We blast north, across a significant chunk of Italy and into Austria. I’ve not had much regard for Austria before, suspecting that it was the result of God’s early experiment at giving Germans a sense of humor; the result was so gruesome that it had to be encased in mountains, for the sake of the rest of humanity. I had an Austrian for a boss, back when I sold inflatable dildos on eBay, and the most interesting fact I learned from him was that in Austria, your academic degree is literally part of your legal name. He had „Magister“ in his passport, and said that while he wouldn’t need to immediately change his documents when he got his doctorate, it would indeed be changed to „Doktor“ when they expired and got replaced.

My adjusted assessment of Austria is based almost entirely on a view from the autobahns, but I have to say, it wasn’t half bad; somehow I got the impression that unlike Germany, Austria does not take itself too seriously.

We stop overnight just over the border in Czech, in an old pile still carrying the pride of 80s Eastern Bloc interior design. The next day sees us cover all of Czech and most of Poland, including a ridiculous amount of time spent in Warsaw traffic. We stop twice, both times in a Tesco; the first is still in Czech and I take the opportunity to grab a bottle of beer, because you really have to. It helps the time go by, but when we pull into another Tesco in Poland, I am groggy and not entirely sure what I’m doing there. The rapid change from Czech koruns to Polish zlotys gives me an appreciation for Euros: travelling around the continent and having to adjust to new currency at every rest stop would drive you insane.


Kristopher said...

Ah, it's great reading when you find a place you like. No temptation to stay and find your own way back? They've got you on a schedule from hell with that damn coach.

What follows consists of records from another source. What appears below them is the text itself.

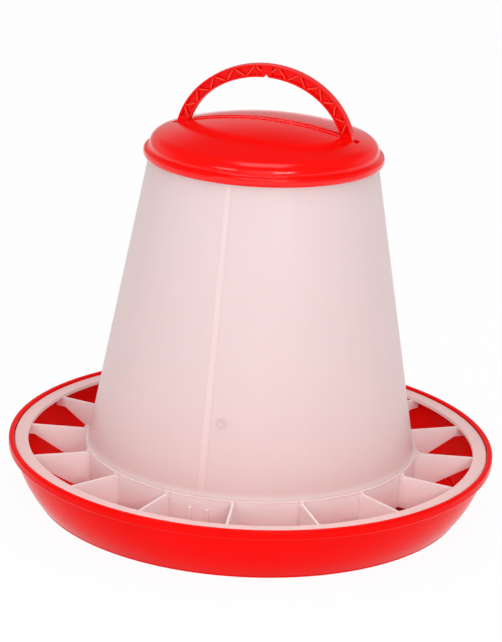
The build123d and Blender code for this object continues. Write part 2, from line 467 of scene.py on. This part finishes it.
@dataclass(frozen=True)
class MilkyPlastic:
    """Milky translucent plastic, with a painted red glow that grows towards the red pan."""

    name: str
    top: Colour = (0.865, 0.650, 0.645)
    middle: Colour = (0.865, 0.635, 0.630)
    # painted red glow: the foot colour is pinker, standing in for red light from the pan
    foot: Colour = (0.89, 0.630, 0.615)
    # painted glow: paler fins low on the hopper, standing in for light that shines through the
    # thin plastic
    grille_glow: Colour = (0.99, 0.88, 0.87)
    top_rise: Span = (0.10, 0.22)
    foot_glow_rise: Span = (0.046, 0.12)
    grille_glow_rise: Span = (0.038, 0.046)
    # painted red glow from the pan on the feeding ring's top
    ring: Colour = (0.95, 0.62, 0.60)
    ring_start: float = 0.1595
    ring_foot: float = 0.0400
    ring_fade: Span = (0.0015, 0.0006)
    ledge: Colour = (0.87, 0.65, 0.64)
    ledge_top: float = 0.0400
    ledge_reach: float = 0.1215
    ledge_soft: float = 0.0008
    ledge_fade: Span = (0.0008, 0.0014)
    stripe_gain: float = 0.047
    stripe_turn: float = -90.0
    stripe_half: float = 1.9
    stripe_soft: float = 1.5
    stripe_rise: Span = (0.041, 0.05)
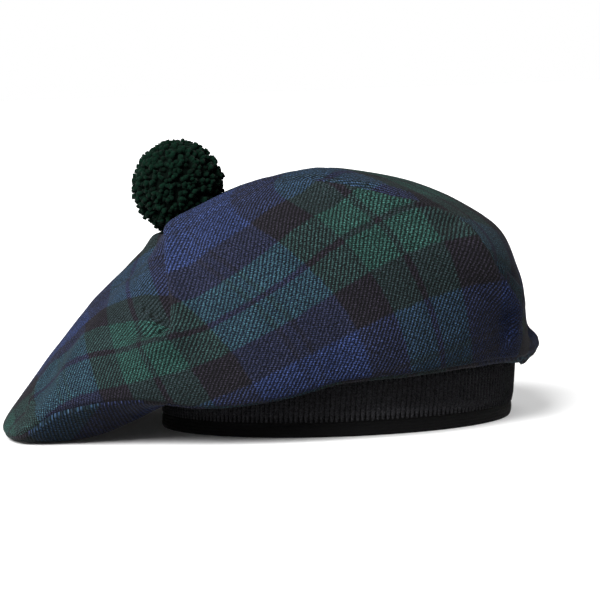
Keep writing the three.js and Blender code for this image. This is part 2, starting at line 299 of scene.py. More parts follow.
def fold_lift(fold, rings, normals):
    """How far one fold lifts each point of the sheet."""
    _, height, valley, width, places = fold
    path = np.array([meridian_points(np.array([float(a)]), level)[0] for a, level in places])
    nearest = np.full(rings.shape[:2], np.inf)
    side = np.zeros(rings.shape[:2])
    share = np.zeros(rings.shape[:2])
    for k in range(len(path) - 1):
        forward = path[k + 1] - path[k]
        at = np.clip(((rings - path[k]) @ forward) / (forward @ forward), 0, 1)
        off = rings - (path[k] + at[..., None] * forward)
        distance = np.linalg.norm(off, axis=2)
        closer = distance < nearest
        left = np.cross(normals, forward)
        nearest = np.where(closer, distance, nearest)
        side = np.where(closer, np.sign((left * off).sum(axis=2)), side)
        share = np.where(closer, (k + at) / (len(path) - 1), share)
    across = side * nearest / width

    fade = ease(share / FOLD_FADE) * ease((1 - share) / FOLD_FADE)
    # a gentle rise to the crest, a steep drop beyond it and a slow rise out of the hollow there
    beyond = np.maximum(across, FOLD_DROP) - FOLD_DROP
    hollow = -valley * np.exp(-((beyond / FOLD_HOLLOW) ** 2))
    dropped = ease(across / FOLD_DROP)
    crest = height * np.exp(-(np.minimum(across, 0) ** 2))
    return fade * ((1 - dropped) * crest + dropped * hollow)


def soft_lumps(points, height, size, place):
    """Small uneven rise and fall of soft cloth, over about size millimetres."""
    shift = Vector((place, place * 0.37, place * 0.71))
    flat = points.reshape(-1, 3)
    lift = [noise.noise(Vector(p) / size + shift) for p in flat]
    return height * np.array(lift).reshape(points.shape[:2])


@functools.cache
def crown_shape(thinning=1):
    """The crown's whole skin with its folds and its rim seam, outward normals and ring levels."""
    angles = ring_angles(DIRECTIONS // thinning)
    levels = np.array(ring_levels("edge", "pole", thinning))
    rings = np.stack([meridian_points(angles, level) for level in levels])
    normals = sheet_normals(rings)
    lift = sum(fold_lift(fold, rings, normals) for fold in FOLDS)
    for height, size, place in LUMPS:
        lift += soft_lumps(rings, height, size, place)
    growing = np.clip((levels - LEVEL_OF["edge"]) / CALM_LEVELS, 0, 1)
    growing *= np.clip(LEVEL_OF["tie"] - levels, 0, 1)
    lift = lift * growing[:, None] + seam_lift(rings, levels)
    rings = rings + normals * lift[..., None]
    return rings, sheet_normals(rings), levels


def seam_lift(rings, levels):
    """The two turned edges that meet at the rim: a soft ridge each side of a narrow groove."""
    rim = int(np.searchsorted(levels, LEVEL_OF["rim"]))
    steps = np.linalg.norm(np.diff(rings, axis=0), axis=2)
    run = np.concatenate([np.zeros((1, rings.shape[1])), np.cumsum(steps, axis=0)])
    away = np.abs(run - run[rim])
    ridge = SEAM_RIDGE * np.exp(-(((away - SEAM_RIDGE_PLACE) / SEAM_RIDGE_SPREAD) ** 2))
    return ridge - SEAM_GROOVE * np.exp(-((away / SEAM_GROOVE_SPREAD) ** 2))


def crown_part(first, last, thinning=1):
    """The rings of the crown from one named level to another, and their normals."""
    rings, normals, levels = crown_shape(thinning)
    start = int(np.searchsorted(levels, LEVEL_OF[first]))
    stop = int(np.searchsorted(levels, LEVEL_OF[last])) + 1
    return rings[start:stop], normals[start:stop]


def to_row(points):
    """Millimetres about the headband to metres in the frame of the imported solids."""
    low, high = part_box("headband")
    # the band leans, so it reaches furthest at the top of its upright wall, 1 mm below its edge
    lean = BAND_LEAN * ((BAND_HEIGHT - 1) / BAND_HEIGHT - 0.5)
    middle = Vector((high[0] - (BAND_HALF_LENGTH + lean) * MM, (low[1] + high[1]) / 2, low[2]))
    return np.asarray(points) * MM + np.array(middle)


def mesh_piece(name, vertices, faces, smooth=True):
    """A new mesh object at the origin, shown in the scene."""
    mesh = bpy.data.meshes.new(name)
    mesh.from_pydata([tuple(v) for v in vertices], [], [tuple(f) for f in faces])
    mesh.validate()
    mesh.polygons.foreach_set("use_smooth", [smooth] * len(mesh.polygons))
    piece = bpy.data.objects.new(name, mesh)
    bpy.context.scene.collection.objects.link(piece)
    return piece


def grid_faces(rings, directions, first=0, flip=False):
    """Quads between rings of points that are numbered ring after ring."""
    i = np.arange(directions)
    j = (i + 1) % directions
    quads = []
    for r in range(rings - 1):
        here, after = first + r * directions, first + (r + 1) * directions
        quad = np.stack([here + i, here + j, after + j, after + i], axis=1)
        quads.append(quad[:, ::-1] if flip else quad)
    return np.concatenate(quads)


def cloth_piece(name, rings, normals, thickness, flat, closed_at_pole):
    """A closed cloth wall from its outer skin, with the flat cloth's coordinates as its UV map."""
    count, directions = rings.shape[:2]
    outer = rings.reshape(-1, 3)
    inner = (rings - normals * thickness).reshape(-1, 3)
    faces = [grid_faces(count, directions), grid_faces(count, directions, len(outer), flip=True)]
    i = np.arange(directions)
    j = (i + 1) % directions
    faces.append(np.stack([len(outer) + i, len(outer) + j, j, i], axis=1))
    if not closed_at_pole:
        end = (count - 1) * directions
        back = len(outer) + end
        faces.append(np.stack([end + i, end + j, back + j, back + i], axis=1))
    faces = np.concatenate(faces)
    piece = mesh_piece(name, to_row(np.concatenate([outer, inner])), faces.tolist())
    mesh = piece.data
    uv = mesh.uv_layers.new(name="cloth")
    corner = np.empty(len(mesh.loops), int)
    mesh.loops.foreach_get("vertex_index", corner)
    flat = np.concatenate([flat.reshape(-1, 2)] * 2) * MM
    uv.data.foreach_set("uv", flat[corner].ravel())
    if closed_at_pole:
        merge_doubles(mesh)
    return piece


def merge_doubles(mesh, distance=1e-6):
    """Joins points that lie in one place, such as the ring that closes at the pole."""
    tools = bmesh.new()
    tools.from_mesh(mesh)
    bmesh.ops.remove_doubles(tools, verts=tools.verts, dist=distance)
    bmesh.ops.dissolve_degenerate(tools, edges=tools.edges, dist=distance)
    tools.to_mesh(mesh)
    tools.free()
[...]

But Arles is also where Van Gogh (Vince not Theo) started losing his mind, and it begs the question of has this happened to other people? There must be a reason why prices are so low.

Plus, what if people ask you where you're from? "Arles" -- you sound like a pirate gargling.

I doubt the US could match that sort of price though. Just the terrace is 60 m2? Great deals in the US now but probably in soon-to-be ghost "new towns", identical houses of ticky tacky - enough to drive one mad.

Unknown said...

Theo? The great art dealer and kid brother of Vincent van Gogh, the one painter EVERYBODY knows? Amazing. Maybe ear-cutting ran in the family.

Not the most successful trip in terms of expanding cultural knowledge then eh.